Task brief:
Output exactly the span of lines that begins at the line containing "# The origin" and ends at the line containing "for node in", both lines included.

Given data:
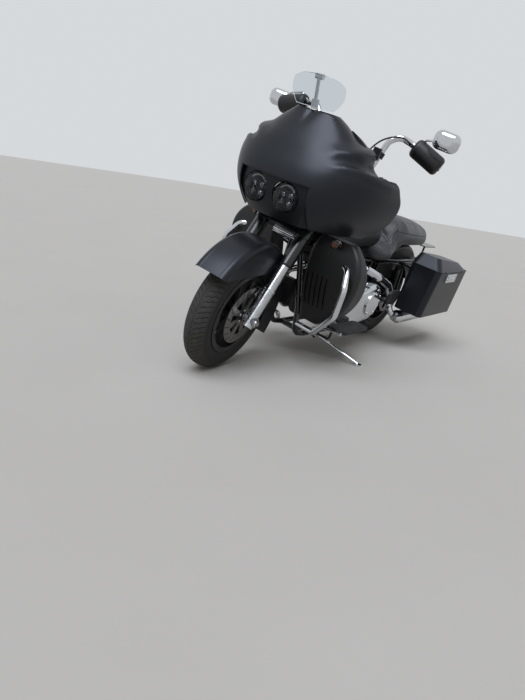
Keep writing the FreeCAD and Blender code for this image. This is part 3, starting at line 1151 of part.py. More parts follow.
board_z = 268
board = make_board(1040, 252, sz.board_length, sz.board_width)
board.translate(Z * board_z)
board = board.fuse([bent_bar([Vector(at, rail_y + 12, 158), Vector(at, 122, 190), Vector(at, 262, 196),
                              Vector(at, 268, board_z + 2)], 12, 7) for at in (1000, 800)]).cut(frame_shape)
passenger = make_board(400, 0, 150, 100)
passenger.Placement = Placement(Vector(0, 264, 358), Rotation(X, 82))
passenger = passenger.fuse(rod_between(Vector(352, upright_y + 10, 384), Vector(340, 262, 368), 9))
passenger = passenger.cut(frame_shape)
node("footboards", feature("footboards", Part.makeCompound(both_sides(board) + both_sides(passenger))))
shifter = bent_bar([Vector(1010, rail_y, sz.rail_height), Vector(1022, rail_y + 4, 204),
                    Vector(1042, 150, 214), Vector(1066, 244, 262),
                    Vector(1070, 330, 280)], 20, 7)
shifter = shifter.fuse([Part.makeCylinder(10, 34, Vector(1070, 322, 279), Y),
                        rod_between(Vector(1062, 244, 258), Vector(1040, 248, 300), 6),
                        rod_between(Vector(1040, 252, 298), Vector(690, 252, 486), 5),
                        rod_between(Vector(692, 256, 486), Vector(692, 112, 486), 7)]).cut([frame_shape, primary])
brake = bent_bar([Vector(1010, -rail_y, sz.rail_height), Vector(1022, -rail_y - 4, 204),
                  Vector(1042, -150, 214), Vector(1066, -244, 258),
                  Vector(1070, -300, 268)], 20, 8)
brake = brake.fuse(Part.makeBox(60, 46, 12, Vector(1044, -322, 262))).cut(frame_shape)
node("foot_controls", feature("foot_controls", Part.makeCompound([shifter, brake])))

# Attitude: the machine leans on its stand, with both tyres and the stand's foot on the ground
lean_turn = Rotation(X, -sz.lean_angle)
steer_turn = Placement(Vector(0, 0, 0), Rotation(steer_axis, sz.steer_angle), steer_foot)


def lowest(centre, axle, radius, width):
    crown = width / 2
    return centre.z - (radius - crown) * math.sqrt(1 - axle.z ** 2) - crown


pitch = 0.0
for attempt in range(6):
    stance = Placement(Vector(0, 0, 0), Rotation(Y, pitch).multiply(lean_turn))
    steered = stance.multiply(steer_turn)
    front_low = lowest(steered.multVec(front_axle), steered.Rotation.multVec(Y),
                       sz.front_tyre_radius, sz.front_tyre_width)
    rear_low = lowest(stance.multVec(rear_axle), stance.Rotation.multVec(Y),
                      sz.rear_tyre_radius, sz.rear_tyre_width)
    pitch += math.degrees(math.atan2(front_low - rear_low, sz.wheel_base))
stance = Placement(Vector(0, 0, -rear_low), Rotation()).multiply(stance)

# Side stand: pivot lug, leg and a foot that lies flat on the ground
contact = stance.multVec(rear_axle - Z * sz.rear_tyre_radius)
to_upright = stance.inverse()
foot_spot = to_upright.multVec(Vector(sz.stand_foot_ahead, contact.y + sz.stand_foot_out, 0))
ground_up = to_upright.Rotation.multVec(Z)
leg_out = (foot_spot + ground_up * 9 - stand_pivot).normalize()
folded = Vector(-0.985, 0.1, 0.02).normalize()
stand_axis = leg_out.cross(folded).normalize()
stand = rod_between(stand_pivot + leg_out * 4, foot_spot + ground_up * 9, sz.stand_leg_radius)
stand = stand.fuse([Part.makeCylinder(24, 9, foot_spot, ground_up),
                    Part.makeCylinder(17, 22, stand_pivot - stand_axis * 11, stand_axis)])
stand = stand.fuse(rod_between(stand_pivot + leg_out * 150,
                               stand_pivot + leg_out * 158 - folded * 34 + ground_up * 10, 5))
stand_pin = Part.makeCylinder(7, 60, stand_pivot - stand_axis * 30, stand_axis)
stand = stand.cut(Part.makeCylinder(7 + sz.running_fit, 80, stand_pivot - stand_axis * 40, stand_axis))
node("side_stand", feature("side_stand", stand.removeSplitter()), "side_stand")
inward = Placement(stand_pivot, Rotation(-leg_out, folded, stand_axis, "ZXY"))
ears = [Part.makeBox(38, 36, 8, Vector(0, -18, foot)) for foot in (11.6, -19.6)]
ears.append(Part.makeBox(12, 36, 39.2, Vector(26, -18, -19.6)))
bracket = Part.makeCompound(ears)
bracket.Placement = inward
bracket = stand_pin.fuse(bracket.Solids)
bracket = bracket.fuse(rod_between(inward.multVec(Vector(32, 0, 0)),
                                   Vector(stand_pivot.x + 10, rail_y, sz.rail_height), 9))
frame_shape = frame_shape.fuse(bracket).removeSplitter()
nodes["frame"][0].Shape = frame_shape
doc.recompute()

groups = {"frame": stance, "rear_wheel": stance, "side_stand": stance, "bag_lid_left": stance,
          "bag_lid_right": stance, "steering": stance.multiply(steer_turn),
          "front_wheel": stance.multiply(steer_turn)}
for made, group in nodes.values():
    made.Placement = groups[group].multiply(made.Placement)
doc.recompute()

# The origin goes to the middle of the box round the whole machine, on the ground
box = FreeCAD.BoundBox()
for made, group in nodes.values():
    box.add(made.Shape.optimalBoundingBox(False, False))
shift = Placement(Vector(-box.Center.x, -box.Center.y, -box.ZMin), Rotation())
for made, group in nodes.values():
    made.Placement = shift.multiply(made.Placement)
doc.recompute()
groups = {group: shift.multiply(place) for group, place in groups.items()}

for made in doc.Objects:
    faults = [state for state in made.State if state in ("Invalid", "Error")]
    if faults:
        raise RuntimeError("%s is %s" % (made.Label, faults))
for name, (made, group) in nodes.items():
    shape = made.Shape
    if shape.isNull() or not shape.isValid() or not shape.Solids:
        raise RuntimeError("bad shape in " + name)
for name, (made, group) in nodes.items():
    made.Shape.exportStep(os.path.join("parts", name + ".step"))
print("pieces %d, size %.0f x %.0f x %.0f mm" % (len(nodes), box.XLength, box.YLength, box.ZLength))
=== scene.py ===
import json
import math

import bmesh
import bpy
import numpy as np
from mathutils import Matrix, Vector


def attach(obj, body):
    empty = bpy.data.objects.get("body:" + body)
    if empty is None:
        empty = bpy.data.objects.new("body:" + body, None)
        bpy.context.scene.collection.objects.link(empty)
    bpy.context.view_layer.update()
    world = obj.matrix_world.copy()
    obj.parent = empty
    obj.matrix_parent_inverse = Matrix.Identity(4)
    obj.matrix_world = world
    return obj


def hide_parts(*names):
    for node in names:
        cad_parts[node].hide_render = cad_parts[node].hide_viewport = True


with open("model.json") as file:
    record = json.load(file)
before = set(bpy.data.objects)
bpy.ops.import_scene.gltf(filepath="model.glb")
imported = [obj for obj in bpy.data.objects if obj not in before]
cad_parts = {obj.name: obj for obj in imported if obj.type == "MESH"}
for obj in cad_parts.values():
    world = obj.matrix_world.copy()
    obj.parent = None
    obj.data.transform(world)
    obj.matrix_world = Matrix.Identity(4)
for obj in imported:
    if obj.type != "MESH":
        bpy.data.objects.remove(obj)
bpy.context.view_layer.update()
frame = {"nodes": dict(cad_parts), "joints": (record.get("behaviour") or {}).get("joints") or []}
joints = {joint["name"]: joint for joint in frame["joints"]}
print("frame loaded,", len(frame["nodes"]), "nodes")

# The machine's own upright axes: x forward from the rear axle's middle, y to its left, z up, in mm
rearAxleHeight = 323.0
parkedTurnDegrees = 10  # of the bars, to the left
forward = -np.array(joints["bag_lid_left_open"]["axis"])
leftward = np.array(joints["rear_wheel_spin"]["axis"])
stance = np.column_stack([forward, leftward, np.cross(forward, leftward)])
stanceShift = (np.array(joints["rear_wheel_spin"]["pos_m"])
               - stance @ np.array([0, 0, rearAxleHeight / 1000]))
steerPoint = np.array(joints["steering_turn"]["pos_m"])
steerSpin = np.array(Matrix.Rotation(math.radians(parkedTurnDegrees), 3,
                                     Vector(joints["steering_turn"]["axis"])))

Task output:
# The origin goes to the middle of the box round the whole machine, on the ground
box = FreeCAD.BoundBox()
for made, group in nodes.values():
    box.add(made.Shape.optimalBoundingBox(False, False))
shift = Placement(Vector(-box.Center.x, -box.Center.y, -box.ZMin), Rotation())
for made, group in nodes.values():
    made.Placement = shift.multiply(made.Placement)
doc.recompute()
groups = {group: shift.multiply(place) for group, place in groups.items()}

for made in doc.Objects:
    faults = [state for state in made.State if state in ("Invalid", "Error")]
    if faults:
        raise RuntimeError("%s is %s" % (made.Label, faults))
for name, (made, group) in nodes.items():
    shape = made.Shape
    if shape.isNull() or not shape.isValid() or not shape.Solids:
        raise RuntimeError("bad shape in " + name)
for name, (made, group) in nodes.items():
    made.Shape.exportStep(os.path.join("parts", name + ".step"))
print("pieces %d, size %.0f x %.0f x %.0f mm" % (len(nodes), box.XLength, box.YLength, box.ZLength))
=== scene.py ===
import json
import math

import bmesh
import bpy
import numpy as np
from mathutils import Matrix, Vector


def attach(obj, body):
    empty = bpy.data.objects.get("body:" + body)
    if empty is None:
        empty = bpy.data.objects.new("body:" + body, None)
        bpy.context.scene.collection.objects.link(empty)
    bpy.context.view_layer.update()
    world = obj.matrix_world.copy()
    obj.parent = empty
    obj.matrix_parent_inverse = Matrix.Identity(4)
    obj.matrix_world = world
    return obj


def hide_parts(*names):
    for node in names:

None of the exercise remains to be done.